Safety and serviceability assessment for high-rise tower crane to turbulent winds
Zhi SUN, Nin HOU, Haifan XIANG
Safety and serviceability assessment for high-rise tower crane to turbulent winds
Tower cranes are commonly used facilities for the construction of high-rise structures. To ensure their workability, it is very important to analyze their response and evaluate their condition under extreme conditions. This paper proposes a general scheme for safety and serviceability assessment of high-rise tower crane to turbulent winds based on time domain buffeting response analysis. Spatially correlated wind velocity field at the location of the tower crane was first simulated using an algorithm for generating the time domain samples of a stationary, multivariate stochastic process according to some prescribed spectral density matrix.
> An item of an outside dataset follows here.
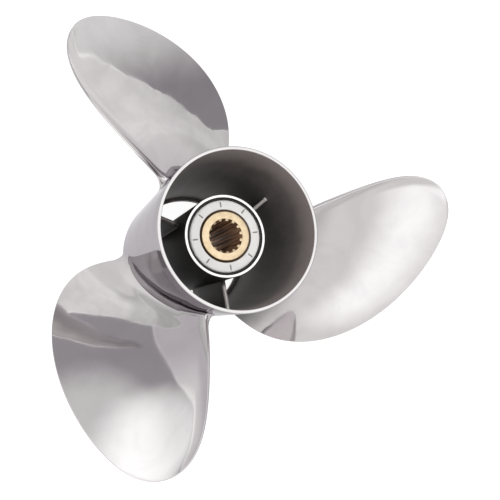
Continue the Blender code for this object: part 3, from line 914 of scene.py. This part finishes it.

The buffeting forces applied to the structure were computed according to the above-simulated wind velocity fluctuations and the lift, drag, and moment coefficients obtained from a CFD computation. Those spatially correlated loads were then fed into a well calibrated finite element model and the nonlinear time history analysis was conducted to compute structural buffeting response. Compared with structural on-site response measurement, the computed response using the proposed method has good precision. The proposed method is then adopted for analyzing the buffeting response of an in-use tower crane under the design wind speed and the maximum operational wind speed for safety and serviceability assessment.